Consistent with such aims, this paper delivers evaluations across five key dimensions that shape a Business and Sustainability course curriculum:
• An assessment of changes to the teaching and learning objectives listed in the course’s outlines and reflections on the aims this course strived to deliver to its audience;
• A conceptual assessment of changes to the breadth and depth of topics covering the three sustainability domains (environmental, social and economic) and issues, challenges and solutions available to convey learning outcomes along these domains respectively;
• An assessment of changes in the scope of course’s assessment, tested via individual and group assignments;
• An assessment of methods adopted to deliver the course’s aims to both the class and instructor’s satisfaction;
• An assessment of changes in the instructor’s perceptions and attitudes toward teaching, and reflection on amendments to instructor’s teaching style.

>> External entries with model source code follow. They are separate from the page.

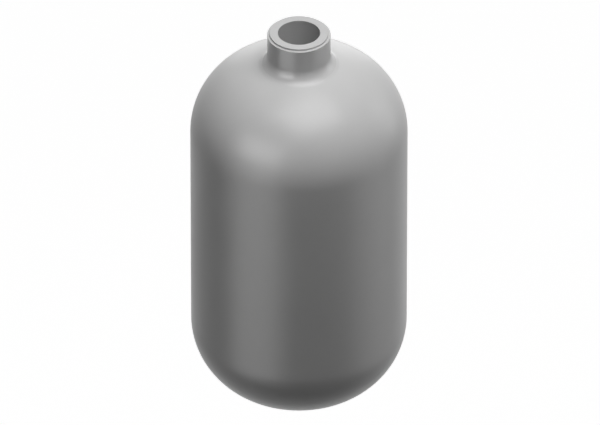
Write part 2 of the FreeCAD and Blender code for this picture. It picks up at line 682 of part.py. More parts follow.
# Gasket that shuts on the end of the barrel, and the cup that holds it on the pin
def build_core_cup():
    revolved_body("core_cup_gasket", [
        ("Places.pin_r", "Places.core_seat_z"),
        ("Places.seat_gasket_r", "Places.core_seat_z"),
        ("Places.seat_gasket_r", "Places.seat_gasket_top_z"),
        ("Places.pin_r", "Places.seat_gasket_top_z"),
    ])
    revolved_body("core_cup", [
        ("Places.pin_r", "Places.seat_gasket_top_z"),
        ("Places.seat_gasket_r", "Places.seat_gasket_top_z"),
        ("Places.seat_gasket_r", "Places.cup_z"),
        ("Places.cup_r", "Places.cup_z"),
        ("Places.cup_r", "Places.cup_top_z"),
        ("Places.pin_r", "Places.cup_top_z"),
    ])


# Screw cap with finger grooves, and the disc that seals it on the barrel's mouth
def build_valve_cap():
    body = revolved_body("valve_cap", [
        ("0", "Places.cap_end_z"),
        ("Places.cap_r", "Places.cap_end_z"),
        ("Places.cap_r", "Places.cap_lip_z"),
        ("Places.cap_bore_r", "Places.cap_lip_z"),
        ("Places.cap_bore_r", "Places.cap_floor_z"),
        ("0", "Places.cap_floor_z"),
    ])
    break_edges(body, "valve_cap_edges", [
        ("Places.cap_r", "Places.cap_end_z"),
        ("Places.cap_r", "Places.cap_lip_z"),
    ])
    before = body.Shape.Volume
    sketch = new_sketch(body, "flute_outline", "XY_Plane")
    at_height(sketch, "Places.cap_end_z")
    centre = Vector(value_of("Places.flute_centre_r"), 0, 0)
    flute = sketch.addGeometry(Part.Circle(centre, Vector(0, 0, 1), value_of("Places.flute_r")), False)
    sketch.addConstraint(Sketcher.Constraint("PointOnObject", flute, 3, -1))
    rule = sketch.addConstraint(Sketcher.Constraint("DistanceX", -1, 1, flute, 3, centre.x))
    sketch.renameConstraint(rule, "centre")
    bind(sketch, "Constraints.centre", "Places.flute_centre_r")
    rule = sketch.addConstraint(Sketcher.Constraint("Radius", flute, value_of("Places.flute_r")))
    sketch.renameConstraint(rule, "flute")
    bind(sketch, "Constraints.flute", "Places.flute_r")
    groove = body.newObject("PartDesign::Pocket", "flute")
    groove.Profile = (sketch, [""])
    bind(groove, "Length", "Sizes.flute_length")
    groove.Reversed = True
    body.Tip = groove
    before = volume_drop(body, before)
    ring = body.newObject("PartDesign::PolarPattern", "flutes")
    ring.Originals = [groove]
    ring.Axis = (origin_item(body, "Z_Axis"), [""])
    ring.Angle = 360
    bind(ring, "Occurrences", "Sizes.flute_count")
    body.Tip = ring
    volume_drop(body, before)


def build_cap_gasket():
    revolved_body("cap_gasket", [
        ("0", "Places.cap_floor_z"),
        ("Places.cap_gasket_r", "Places.cap_floor_z"),
        ("Places.cap_gasket_r", "Places.cap_gasket_top_z"),
        ("0", "Places.cap_gasket_top_z"),
    ])


build_upper_shell()
build_lower_shell()
build_port_neck()
build_port_seal()
build_liner()
build_backing_hoop()
build_diaphragm()
build_clamp_ring()
build_valve_boss()
build_valve_washer()
build_valve_body()
build_core_plug()
build_core_barrel()
build_core_gasket()
build_core_pin()
build_core_spring()
build_core_cup()
build_valve_cap()
build_cap_gasket()
doc.recompute()

# Nothing is written unless every object came out sound
for item in doc.Objects:
    if "Invalid" in item.State or "Error" in item.State:
        raise RuntimeError(f"{item.Label} failed: {item.State}")
for piece in parts:
    if piece.Shape.isNull() or not piece.Shape.isValid():
        raise RuntimeError(f"{piece.Label} has no sound shape")
    if len(piece.Shape.Solids) != 1:
        raise RuntimeError(f"{piece.Label} is not one solid")

os.makedirs("parts", exist_ok=True)
for piece in parts:
    piece.Shape.exportStep(f"parts/{piece.Label}.step")
    print(f"{piece.Label}: {piece.Shape.Volume:.2f} mm3")
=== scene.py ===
import math

import bpy
from mathutils import Matrix, Vector


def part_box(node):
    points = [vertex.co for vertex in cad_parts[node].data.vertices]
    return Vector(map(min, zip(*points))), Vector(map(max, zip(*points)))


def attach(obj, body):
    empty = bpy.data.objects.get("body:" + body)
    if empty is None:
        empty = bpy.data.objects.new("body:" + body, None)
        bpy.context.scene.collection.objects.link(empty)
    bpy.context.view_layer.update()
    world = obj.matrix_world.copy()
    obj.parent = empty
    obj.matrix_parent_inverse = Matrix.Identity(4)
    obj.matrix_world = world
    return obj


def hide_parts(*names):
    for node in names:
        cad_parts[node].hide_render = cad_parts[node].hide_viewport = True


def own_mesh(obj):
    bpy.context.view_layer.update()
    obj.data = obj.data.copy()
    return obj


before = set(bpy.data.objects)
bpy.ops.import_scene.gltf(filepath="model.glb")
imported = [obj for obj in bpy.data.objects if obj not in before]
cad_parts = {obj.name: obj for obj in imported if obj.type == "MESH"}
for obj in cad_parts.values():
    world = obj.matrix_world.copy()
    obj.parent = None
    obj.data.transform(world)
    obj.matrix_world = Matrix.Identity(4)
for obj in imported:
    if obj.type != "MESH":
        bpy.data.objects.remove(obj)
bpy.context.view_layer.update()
print("frame loaded:", len(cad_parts), "nodes")


meshing = {
    "samePoint": 0.000002,     # drawn points nearer than this are one
    "sameCorner": 0.000001,    # the same for a wound thread and a copied CAD mesh
    "flatAngle": 0.4,          # degrees; faces that meet flatter than this become one
    "smoothAngle": 28,         # degrees; sharper edges stay sharp
}


def deselectAll():
    if bpy.context.object and bpy.context.object.mode != "OBJECT":
        bpy.ops.object.mode_set(mode="OBJECT")
    bpy.ops.object.select_all(action="DESELECT")


# the operators that follow act on this piece alone
def selectOnly(piece):
    deselectAll()
    piece.select_set(True)
    bpy.context.view_layer.objects.active = piece


# edit mode, with the whole mesh selected
def selectWhole():
    bpy.ops.object.mode_set(mode="EDIT")
    bpy.ops.mesh.select_all(action="SELECT")


# edit mode, with only the vertices selected whose place is wanted
def pickVertices(piece, wanted):
    bpy.ops.object.mode_set(mode="EDIT")
    bpy.ops.mesh.select_all(action="DESELECT")
    bpy.ops.object.mode_set(mode="OBJECT")
    for vertex in piece.data.vertices:
        vertex.select = wanted(vertex.co)
    bpy.ops.object.mode_set(mode="EDIT")


# what is selected is scaled about the Z axis and keeps its height
def scaleRound(ratio):
    bpy.ops.transform.resize(value=(ratio, ratio, 1), center_override=(0, 0, 0))


def extrudeUp(rise):
    bpy.ops.mesh.extrude_region_move(TRANSFORM_OT_translate={"value": (0, 0, rise)})


# leaves edit mode; round faces shade round, and sharp edges stay sharp
def smoothFaces():
    bpy.ops.object.mode_set(mode="OBJECT")
    bpy.ops.object.shade_smooth_by_angle(angle=math.radians(meshing["smoothAngle"]))


# every face points outwards; leaves edit mode
def turnOutwards():
    selectWhole()
    bpy.ops.mesh.normals_make_consistent(inside=False)
    smoothFaces()


def at(x, z):
    return Vector((x, 0, z))


# points of an arc in the XZ plane, from one angle to another, both ends included
def arcPoints(centreX, centreZ, radius, fromAngle, toAngle, steps):
    points = []
    for i in range(steps + 1):
        angle = fromAngle + (toAngle - fromAngle) * i / steps
        points.append(at(centreX + radius * math.cos(angle), centreZ + radius * math.sin(angle)))
    return points


# a plane merged to one point, which is extruded along a closed outline; stays in edit mode
def drawOutline(name, outline):
    deselectAll()
    bpy.ops.mesh.primitive_plane_add(size=0.01, location=(0, 0, 0))
    piece = bpy.context.object
    piece.name = name
    piece.data.name = name
    selectWhole()
    bpy.ops.mesh.merge(type="CENTER")
    bpy.ops.transform.translate(value=outline[0])
    route = outline + [outline[0]]
    for here, there in zip(route, route[1:]):
        bpy.ops.mesh.extrude_region_move(TRANSFORM_OT_translate={"value": there - here})
    bpy.ops.mesh.select_all(action="SELECT")
    bpy.ops.mesh.remove_doubles(threshold=meshing["samePoint"])
    return piece


# the outline spun round the Z axis into a closed solid
def spinOutline(name, outline, segments):
    piece = drawOutline(name, outline)
    bpy.ops.mesh.spin(steps=segments, angle=2 * math.pi, center=(0, 0, 0), axis=(0, 0, 1))
    bpy.ops.mesh.select_all(action="SELECT")
    bpy.ops.mesh.remove_doubles(threshold=meshing["samePoint"])
    turnOutwards()
    return piece


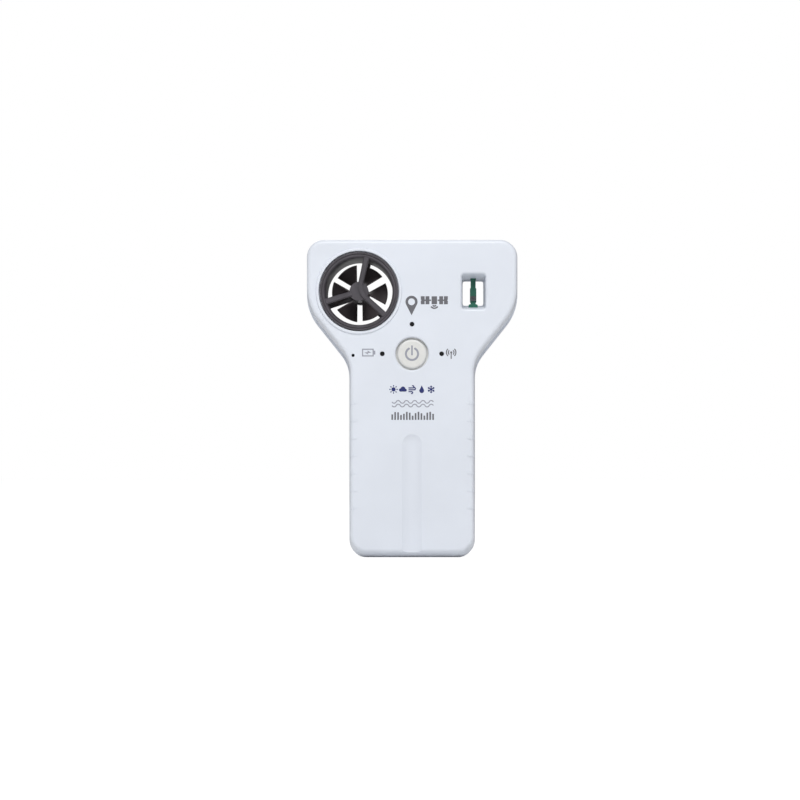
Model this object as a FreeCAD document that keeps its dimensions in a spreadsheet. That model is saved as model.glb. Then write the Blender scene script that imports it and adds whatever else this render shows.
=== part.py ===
import FreeCAD, Part
import math
import os

import Sketcher

# Hand-held wireless weather sensor, in millimetres. +Z is up the handle, +X is to the right seen
# from the front, and the front face looks towards -Y. The origin is the middle of the tripod
# thread's mouth, on the flat base. The two case halves meet on the plane y = 0, so a depth called
# "front" is counted from there towards -Y, and one called "rear" towards +Y.

SIZES = {
    # outline of the case on the parting plane
    "case_height": 140.0,
    "head_half": 46.6,
    "grip_half": 27.8,
    "neck_corner": 84.5,
    "neck_angle": 38.5,
    "corner_radius": 7.5,
    "shoulder_radius": 22.2,
    "neck_radius": 15.6,
    # case halves: depth, draft of each side, edge rounding, and the cavity inside
    "front_depth": 12.5,
    "rear_depth": 12.0,
    "wall": 2.0,
    "front_draft": 0.8,
    "front_top_draft": 1.3,
    "rear_draft": 1.2,
    "foot_flat": 7.0,
    "foot_rise": 2.9,
    "foot_trim": 0.05,
    "neck_ledge": 1.77,
    "front_edge": 1.8,
    "rear_edge": 2.0,
    "cavity_side": 2.2,
    "cavity_top": 3.4,
    "cavity_foot": 4.4,
    "rear_cavity_in": 0.4,
    # wind tunnel: sleeves in both halves, raised collar in front, loose tube between the two rings
    "wind_x": -23.15,
    "wind_z": 116.3,
    "sleeve_outer": 18.6,
    "sleeve_inner": 16.95,
    "collar_outer": 18.9,
    "collar_inner": 17.55,
    "collar_rise": 0.6,
    "tube_outer": 16.8,
    "tube_bore": 14.6,
    "seal_floor": 16.15,
    "seal_width": 1.0,
    "seal_thick": 0.4,
    "seal_inset": 2.6,
    # strut rings: a stepped flange, three arms and a hub that holds a jewel
    "ring_outer": 17.1,
    "ring_mouth": 14.9,
    "ring_thick": 2.0,
    "ring_front": 12.7,
    "ring_rear": 11.8,
    "ring_bead": 0.8,
    "ring_groove": 0.35,
    "ring_step": 0.15,
    "ring_groove_deep": 0.55,
    "ring_bevel": 0.5,
    "arm_angle": 77.3,
    "arm_start": 3.4,
    "arm_root": 2.2,
    "arm_tip": 2.6,
    "arm_deep": 2.0,
    "arm_bevel": 0.45,
    "arm_set": 0.1,
    "arm_overlap": 0.3,
    "ridge_radius": 6.5,
    "ridge_wide": 1.6,
    "hub_radius": 4.15,
    "hub_set": 0.9,
    "hub_deep": 3.6,
    "hub_bevel": 0.4,
    "jewel_radius": 1.5,
    "jewel_length": 2.0,
    "jewel_bore": 0.55,
    "jewel_bore_deep": 1.4,
    # impeller
    "blade_tip": 12.35,
    "blade_gap": 2.9,
    "blade_thick": 0.8,
    "blade_axial_tip": 3.2,
    "blade_axial_root": 2.2,
    "blade_root_in": 0.4,
    "blade_over": 0.6,
    "blade_trim": 3.0,
    "rotor_hub": 3.5,
    "rotor_bevel": 0.8,
    "rotor_front": 7.4,
    "rotor_rear": 5.4,
    "axle_radius": 0.5,
    "axle_play": 0.2,
    "axle_point": 0.3,
    "magnet_outer": 3.2,
    "magnet_length": 1.6,
    # sensor window: tapers to the parting plane from both sides
    "window_x": 26.9,
    "window_z": 116.2,
    "window_wide": 10.3,
    "window_tall": 15.4,
    "window_corner": 1.2,
    "throat_wide": 9.15,
    "throat_front_tall": 11.7,
    "throat_rear_tall": 10.7,
    "throat_lift": 0.2,
    "throat_corner": 0.9,
    "window_edge": 1.15,
    "window_wall": 2.05,
    # circuit board and the sensor strip that crosses the window in front of it
    "board_front": 3.0,
    "board_thick": 1.6,
    "board_inset": 3.2,
    "board_foot": 5.4,
    "board_top_in": 4.4,
    "board_gap": 0.4,
    "insert_gap_half": 8.5,
    "insert_gap_over": 2.0,
    "strip_thick": 0.8,
    "strip_reach": 11.4,
    "strip_neck": 1.1,
    "strip_bulge": 1.4,
    "strip_base": 2.0,
    "bulge_top": 2.0,
    "bulge_low": 3.9,
    "base_top": 4.7,
    "strip_ease": 0.4,
    "strip_slack": 0.2,
    "tongue_gap": 0.1,
    "chip_wide": 2.5,
    "chip_tall": 2.1,
    "chip_thick": 0.9,
    "chip_drop": 2.4,
    "chip_port": 0.46,
    # power button and its switch
    "button_z": 89.0,
    "button_hole": 7.15,
    "button_edge": 0.75,
    "button_cap": 6.5,
    "cap_round": 1.0,
    "button_front": 11.5,
    "button_flange": 8.1,
    "flange_front": 10.3,
    "flange_thick": 0.9,
    "button_stem": 1.6,
    "switch_half": 3.0,
    "switch_deep": 3.5,
    "plunger_radius": 1.75,
    "plunger_bore": 1.85,
    "plunger_rise": 0.7,
    "plunger_sunk": 0.7,
    "button_travel": 0.7,
    # status lights
    "light_x": 12.95,
    "gps_light_z": 101.9,
    "light_radius": 1.0,
    "light_hole": 1.05,
    "light_sunk": 0.7,
    "light_bevel": 0.15,
    "light_gap": 0.05,
    "light_flange": 1.6,
    "light_flange_thick": 0.8,
    "light_back": 4.3,
    "lamp_half_wide": 0.8,
    "lamp_half_tall": 0.4,
    "lamp_thick": 0.8,
    # barometer vent
    "vent_x": -25.7,
    "vent_z": 88.3,
    "vent_hole": 0.7,
    "vent_disc": 1.05,
    "vent_thick": 0.3,
    # handle: groove in front, small ribs round the two front edges
    "groove_half": 4.2,
    "groove_deep": 1.1,
    "groove_top": 53.9,
    "rib_top": 67.45,
    "rib_pitch": 7.62,
    "rib_tall": 0.8,
    "rib_rise": 0.3,
    "rib_reach": 3.2,
    "rib_start": 5.0,
    "rib_sunk": 0.8,
    # fixings
    "screw_low_x": 22.0,
    "screw_low_z": 13.0,
    "screw_high_x": 40.8,
    "screw_high_z": 133.2,
    "boss_radius": 2.9,
    "screw_shank": 1.0,
    "screw_head": 2.0,
    "screw_head_tall": 1.7,
    "screw_seat": 6.5,
    "screw_reach": 7.0,
    "sink_radius": 2.2,
    "board_boss": 2.0,
    "board_shank": 0.75,
    "board_head": 1.6,
    "board_head_tall": 1.0,
    "board_screw_reach": 8.0,
    "board_low_x": 20.5,
    "board_low_z": 30.0,
    "board_top_x": 2.5,
    "board_top_z": 131.8,
    "board_side_x": 34.5,
    "board_side_z": 104.5,
    "screw_floor": 1.0,
    "fixing_slack": 0.1,
    "press_gap": 0.02,
    "overrun": 1.0,
    # tripod insert, 1/4-20
    "insert_radius": 5.0,
    "insert_tall": 12.0,
    "insert_bore": 2.6,
    "insert_depth": 10.0,
    "insert_flange": 6.4,
    "insert_flange_thick": 1.6,
    # charging socket
    "socket_x": 15.0,
    "socket_y": -4.7,
    "socket_wide": 9.0,
    "socket_thick": 3.2,
    "socket_low": 1.2,
    "socket_tall": 7.2,
    "socket_wall": 0.3,
    "socket_deep": 5.4,
    "socket_tongue_wide": 6.6,
    "socket_tongue_thick": 0.7,
    "socket_gap": 0.35,
    "socket_tongue_set": 0.8,
    # battery
    "battery_half": 17.0,
    "battery_low": 18.0,
    "battery_high": 68.0,
    "battery_near": 2.0,
    "battery_far": 9.0,
    "battery_corner": 1.2,
    "foam_side_in": 3.0,
    "foam_end_in": 5.0,
    "lead_radius": 0.5,
    "lead_y": 5.0,
    "plug_y": 0.3,
    "lead_red_x": -5.5,
    "lead_black_x": -3.5,
    "lead_turn_low": 74.0,
    "lead_turn_high": 79.5,
    "plug_low": 85.5,
    "plug_tall": 3.4,
    "plug_half": 2.9,
    "plug_lift": 0.4,
    "plug_deep": 2.4,
    "connector_side": 0.6,
    "connector_set": 1.2,
    "connector_end": 1.6,
    # rear label
    "label_half": 17.0,
    "label_low": 24.0,
    "label_high": 64.0,
    "label_corner": 2.0,
    "label_thick": 0.2,
    "label_recess": 0.3,
    "label_gap": 0.2,
}
RIB_COUNT = 7
BLADE_COUNT = 6
ARM_COUNT = 3


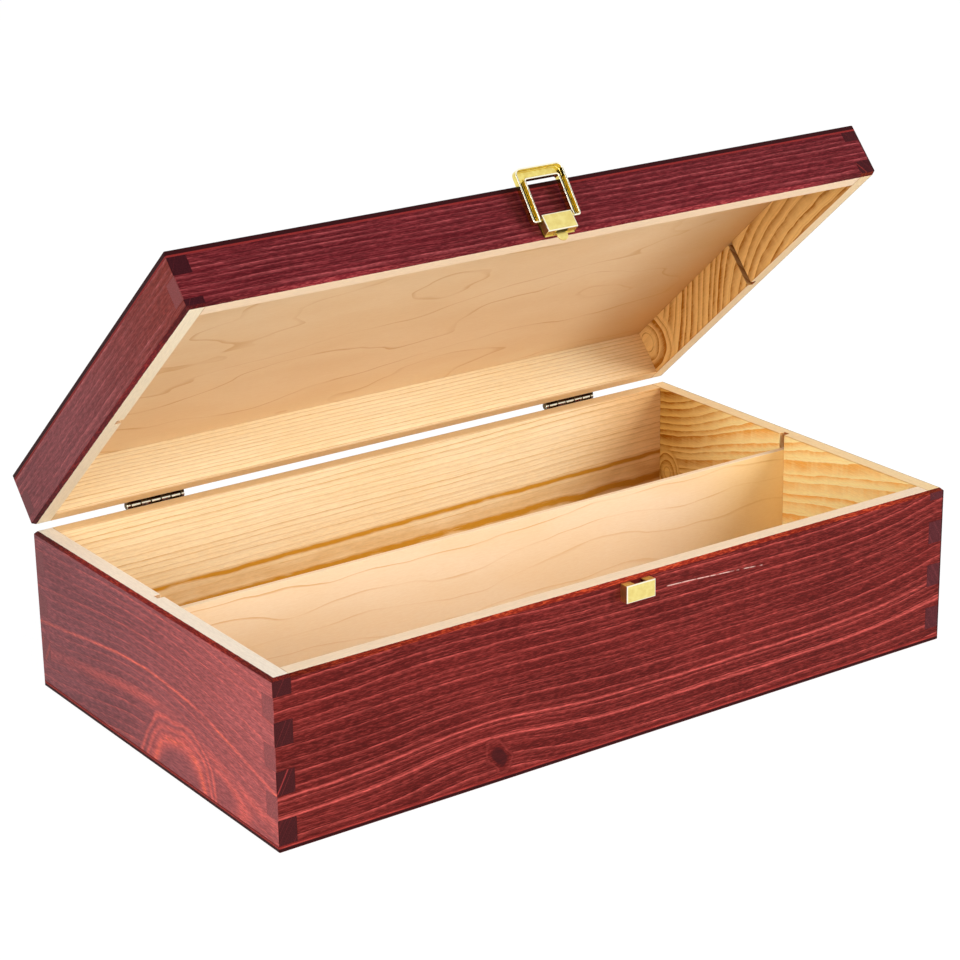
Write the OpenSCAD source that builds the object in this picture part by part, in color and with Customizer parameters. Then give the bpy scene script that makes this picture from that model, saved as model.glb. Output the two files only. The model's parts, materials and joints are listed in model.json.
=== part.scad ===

This paper provides a series of personal reflections and is based on the author’s observations, conversations, contemplation and notes of the author’s experiences teaching a sustainability based course, as opposed to serving as a systematic research study. Thus the research approach is qualitative and its findings are not to be generalized, but are subjective and in-depth. Based on this longitudinal exercise, this paper discusses how the course has evolved in terms of its content, teaching approach, assessment, and how it identifies both major productive and contra-productive efforts in formulating learning lessons. These learning lessons are intended to assist lecturers in order to bring their attention to the most relevant issues in teaching business and sustainability.
Keywords:
Teaching, business, sustainability, teaching methods.